| Employee Type | Q1 | Q2 | Q3 |
|---|---|---|---|
| Field | 2 | NA | 5 |
| Field | 5 | NA | 4 |
| Office | 3 | 4 | NA |
| Office | 4 | 3 | NA |
The key performance metric in employee engagement surveys is usually a statistic called an “engagement score” or “engagement index”, which is a score that ranges from 0% to 100%. To calculate the engagement index, analysts follow a two-step process. First, for a group of, say, five key surveys questions, they calculate for each question the percent of positive responses (referred to as the question’s “percent positive”). Next, they take an unweighted average of the “percent positive” of all the questions in the group (i.e. they add up the five percentages and then divide the total by the number of questions).
Such scores are ubiquitous in employee engagement research. A prominent example is the Employee Engagement Index used in the Federal Employee Viewpoint Survey (FEVS), which is a massive employee survey conducted for the federal government’s many employees.
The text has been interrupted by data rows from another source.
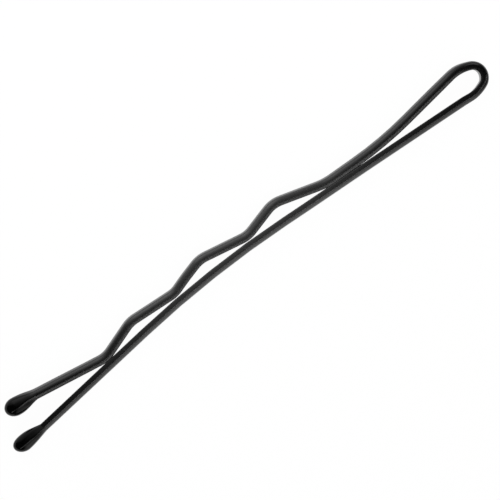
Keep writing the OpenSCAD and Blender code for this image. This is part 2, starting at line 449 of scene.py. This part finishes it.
def makeBead(name, side, drop, node, material):
    # rings of resin round the end of the wire, bridged and drawn in to the nose
    bm = newPiece()
    bm.verts.layers.float.new("resinDepth")
    widestAt = bead["length"] - bead["nose"]
    stations = [widestAt * i / bead["rings"] for i in range(bead["rings"] + 1)]
    for i in range(1, bead["noseRings"]):
        stations.append(widestAt + bead["nose"] * math.sin(math.pi / 2 * i / bead["noseRings"]))
    rings = [addBeadRing(bm, side, drop, s) for s in stations]
    for a, b in zip(rings, rings[1:]):
        bmesh.ops.bridge_loops(bm, edges=a + b)
    tipAside = -side["back"] * (drop["hang"] + drop["noseLean"])
    closeRing(bm, rings[-1], beadSpot(side, drop, tipAside, bead["length"]))
    closeRing(bm, rings[0], beadSpot(side, drop, 0.0, 0.0))
    for e in rings[0]:
        e.smooth = False
    lastPin = side["pins"][-1]
    heading = headingAfter(side["pins"], len(side["pins"]) - 2)
    place = wireFrame(side, pinSpot(lastPin), heading)
    bmesh.ops.transform(bm, matrix=place, verts=bm.verts)
    piece = finishPiece(bm, name, material)
    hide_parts(node)
    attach(piece, side["body"])


# materials

def newMaterial(name):
    material = bpy.data.materials.new(name)
    material.use_nodes = True
    return material, material.node_tree, material.node_tree.nodes["Principled BSDF"]


def addNode(tree, kind, **settings):
    node = tree.nodes.new(kind)
    for name, value in settings.items():
        setattr(node, name, value)
    return node


def mathNode(tree, operation, *values):
    node = addNode(tree, "ShaderNodeMath", operation=operation)
    for socket, value in zip(node.inputs, values):
        if isinstance(value, (int, float)):
            socket.default_value = value
        else:
            tree.links.new(value, socket)
    return node.outputs[0]


def rampNode(tree, value, reach, start, end):
    # eases from the start to the end while the value goes over the reach
    node = addNode(tree, "ShaderNodeMapRange", interpolation_type="SMOOTHSTEP")
    tree.links.new(value, node.inputs["Value"])
    node.inputs["From Min"].default_value = reach[0]
    node.inputs["From Max"].default_value = reach[1]
    node.inputs["To Min"].default_value = start
    node.inputs["To Max"].default_value = end
    return node.outputs[0]


def noiseNode(tree, vector, scale, detail):
    node = addNode(tree, "ShaderNodeTexNoise")
    tree.links.new(vector, node.inputs["Vector"])
    tree.links.new(scale, node.inputs["Scale"])
    node.inputs["Detail"].default_value = detail
    return node.outputs["Fac"]


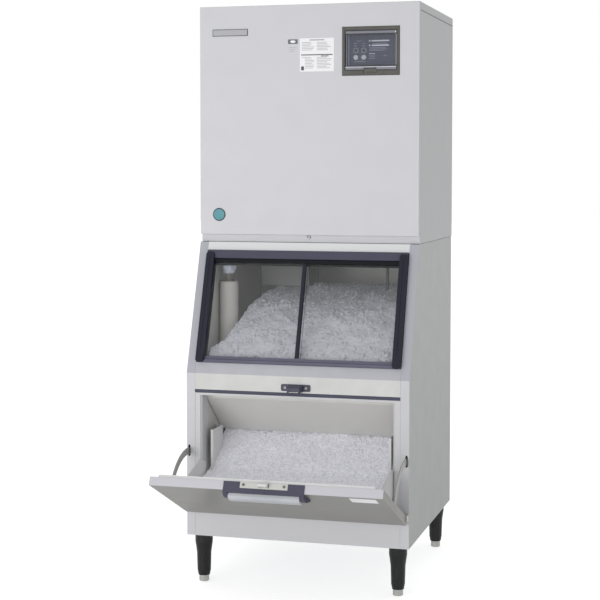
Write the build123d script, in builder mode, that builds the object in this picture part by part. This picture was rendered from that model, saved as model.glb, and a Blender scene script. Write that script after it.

Another example is the Gallup Q12 score, which is an average of the percent positive responses from twelve specific questionnaire items. IQS Research, where I worked on employee surveys for several years, calculates index scores for many groups of survey questions, producing statistics such as a “Work Environment” score or a “Management” score. Another commonly-used vendor, Culture Amp, calculates these scores as well (using the name “factor score”, although the score’s calculation has nothing to do with factor analysis).
The engagement index is commonly interpreted as the percent of employees who are engaged in their work at an organization. This interpretation is not quite right, since the engagement index is not calculated as an average over employees but as an average over survey questions. This fact is inconvenient in a couple of respects. For one thing, averaging over questions rather than employees complicates our ability to interpret the score. Second, averaging over questions substantially complicates the calculation of margins of error for engagement scores. This second problem is the focus of this blog post. In this post, I explain why estimating the margin of error for index scores is not so simple, and I suggest a couple of solutions using tools from survey sampling theory.
An Illustrative Example
Here’s a totally made-up example of how an index score is calculated. Suppose we have a survey consisting of the following questions:
Please rate the following items on a scale from “1 - Not at all satisfied” to “5 - Completely satisfied”, where applicable.
The instructions I receive from my manager.
My work boots.
My office computer.
We would then expect the survey responses to look something like the following:
To calculate the “percent positive” score for each item, we first classify each response as positive or not and then calculate the percent positive for each question (ignoring responses of “N/A”).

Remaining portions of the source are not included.